12
Nov
08

Funding choices

One Obama-Biden campaign promise is to make government run more efficiently – by connecting disjointed programs, increasing transparency, and fully funding programs so they might actually deliver results.  This promise is nothing new, but I’m hoping the Obama’s team’s technological savvy and the Democratic legislative majority behind him translates into some real improvements.  That said, what’s the point in fully funding or linking questionable and bad programs and policies, such as No Child Left Behind or welfare-to-work initiatives?

I say this because the Bush Dept. of Education is pushing a much needed streamlined higher ed financial aid process that to me has one fundamental flaw: its calculation of aid based on the average cost of a two-year college.  They estimate that this would cover for the neediest students 100% of the cost of a community college, 60% of a four-year public college, and one-third of the cost of a four-year private institution.

Led by the Gates Foundation, and suggested in this financial aid change, there appears not only a growing emphasis on improving access to community colleges, but an increasing push to help students graduate from community colleges.  But how does this help us reduce our record socioeconomic inequality, when the differential returns of a bachelor’s degree (or higher) versus a high school diploma has been the single largest cause of rising economic inequality since 1980? (see pp.7-9)

I am not sure what the wage returns are for an associate’s degree.  What I do know is that among the U.S. adult population, 70% have a high school diploma, 19% have a bachelor’s degree, 17% have some college education, 10% have a master’s or higher, and only 8.5% have an associate’s degree.  Well, you wonder, perhaps an associate’s degree is uncommon because students are transferring to four-year colleges from community colleges.  Maybe, but I’m not optimistic.

Studies in the past have shown that students who successfully transfer from two-year to four-year colleges do as well as their peers who started at baccalaureate institutions to begin with — but the problem is getting to that point.

A working paper circulated in September by the National Bureau of Economic Research takes a look at the entire pathway, from community college to bachelor’s degree, and compares students’ success over a nine-year period with their peers who began at four-year colleges. Like previous studies, it found a significant “penalty,” or decreased likelihood of completing a degree, for students who started out in community colleges compared to those who started at four-year institutions.

Although it conflicts with some efforts to expand access to higher education, the implication is that students with the desire to earn a four-year degree would be better off if they started out at four-year colleges rather than trying to transfer out of a community college.

Other research supports this finding, though it is important to note that students who start at community colleges with the explicit goal of earning a bachelor’s are more likely to do so.  Nonetheless, even many of these students can find the combined hurdles of their relative financial disadvantage and higher education to be insurmountable.

The bright line separating students who matriculate at community colleges versus those who start at four-year colleges is $$$$$$$.  Community college students are far more likely to have financial hardships, and to be older and an ethnic/racial minority than students at four-year colleges.  Given that wealth inequality is extremely racialized in the U.S., that the cost of higher ed is rising twice as fast as inflation, and that the cumulative economic returns from at least a bachelor’s degree is so significant, why is our government sending a message that paying for community college is all they’re willing to do?  Why are we so set on maintaining stratification in this country?

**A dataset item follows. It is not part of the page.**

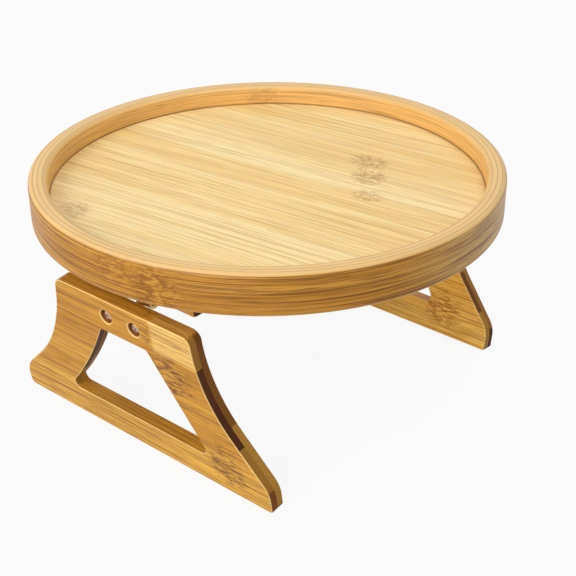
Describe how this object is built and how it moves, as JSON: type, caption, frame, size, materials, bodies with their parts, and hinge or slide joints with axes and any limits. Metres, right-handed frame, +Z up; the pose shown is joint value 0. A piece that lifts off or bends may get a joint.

Red Queen has more on Obama’s plans to continue the devastating impacts of welfare reform.  I come at this as a student in a state that provides far less financial aid to its students than the national average, in part because a higher percentage of us attend private universities, which MA assumes will cover the costs of tuition.  I’m the only person in my dad’s family to attend college – out of 20 or so of us spread across three generations.  Hardly the American Dream come to fruition, don’t you think?

Perhaps obvious by the rambling nature of this post, I could be undermining the value of a community college education; this is not my policy area by any means.  But I am in my 11th year of post-secondary education (F*CK THAT’s INSANE) and so I’m certainly familiar with the byzantine and rather punitive reality of financial aid.

Count me as one of the many who wonders how truly innovative Obama will be in charting a new course for the country.  I’d love to see him back away from questionable social and economic development programs like HOPE VI and welfare-to-work that offer so little help to the people they target.  I’d love to see universal four-year public college access, permanent affordable housing with fully funded capital improvement and operating budgets, and transit systems linking people to schools and jobs from their homes.  The money is there. Is the political will?